Kratzer shook his head. “Bit of a sad story, really. He had to leave the Marines for medical reasons a few months before he’d put in his twenty.”

“What was wrong with him?”

“Multiple sclerosis, I think. Shakes all the time. Ironic, isn’t it? His main claim to fame was that he could lie perfectly still and shoot a bullet thousands of feet with almost perfect accuracy. Now he can’t even lift a beer to his lips without spilling it. There’s a lesson there for all of us: when it comes down to it, all you’ve got is yourself to depend on. You can give your all to an organisation like the Marines but if you’re no more use to them, out you go. I tell you, when they call me in to help with their sniper training, they pay through the nose. I’m not giving them the chance to kick me in the balls, no sir.”

Kratzer sounded bitter and Howard wondered if he’d also been put under pressure to resign from the Marines. Howard hadn’t had much experience with snipers, but it seemed to him that there was something not quite right about Kratzer. He was too overbearing, like a television evangelist.

“What’s involved in making a shot of two thousand yards or more?” Howard asked.

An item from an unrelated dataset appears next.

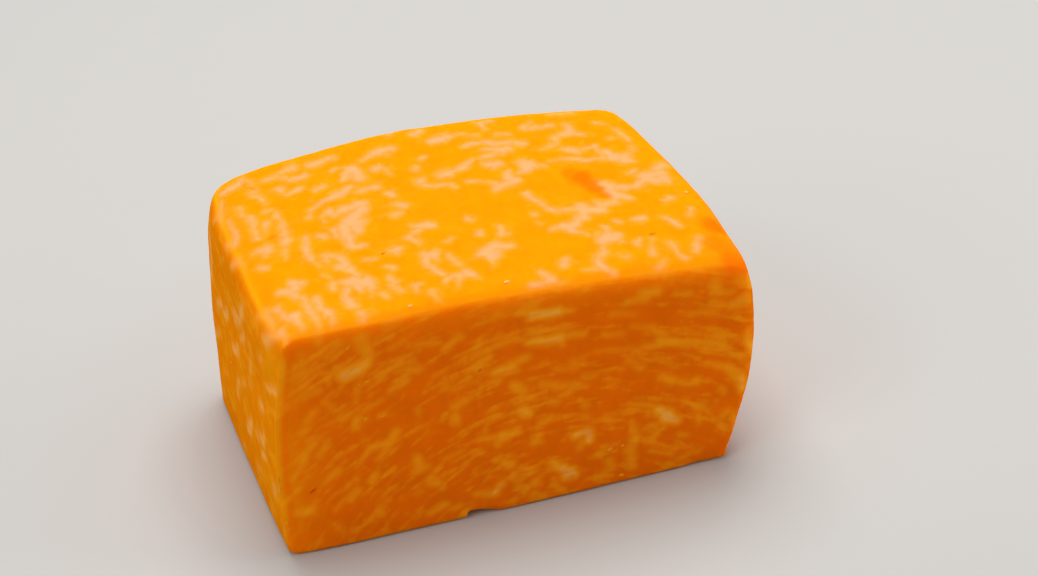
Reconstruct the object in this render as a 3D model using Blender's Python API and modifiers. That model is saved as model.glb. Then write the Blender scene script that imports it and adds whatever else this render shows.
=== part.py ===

“You need a gun that packs a real punch, for a start,” said Kratzer, still working at his back molars with the matchstick. “A lot of snipers in Nam used Model-70 Winchesters, 30–06 Springfield calibre, but I wouldn’t be happy shooting one beyond a thousand yards. Sometime in the late Sixties, 1967 I think, Marine Corps snipers began using the Remington 700 with an M-40 scope. They used the same 7.62 ammo that the M-14 rifle used but it had more than its fair share of problems, not the least being it wasn’t really up to taking the sort of hard knocks a rifle gets out in the field, and neither the stock nor the barrel were camouflaged. The boys at Quantico ended up modifying it to come up with the M-40A1. It had a modified stock of pressure-moulded fibreglass and a twenty-four-inch stainless-steel barrel with a large diameter. I’ll tell you, Agent Howard, with that weapon you could hold your shot group inside a twelve-inch circle at almost fifteen hundred yards. If you were up to it. But for the really long shots we’d use the M-2.50-calibre machine gun, it’s got a stable trajectory for almost three thousand yards. The bullets are so much bigger, you see, 700 grains, so they get more momentum. You could fire one of those babes well over two thousand yards, and with a ten-power telescopic sight like a Lyman or a Unertl you’d have a high degree of accuracy. Maybe not as accurate as the M-40A1, but close. Certainly enough to hit the target and, with the man-stopper bullets, that’s all you’d need.”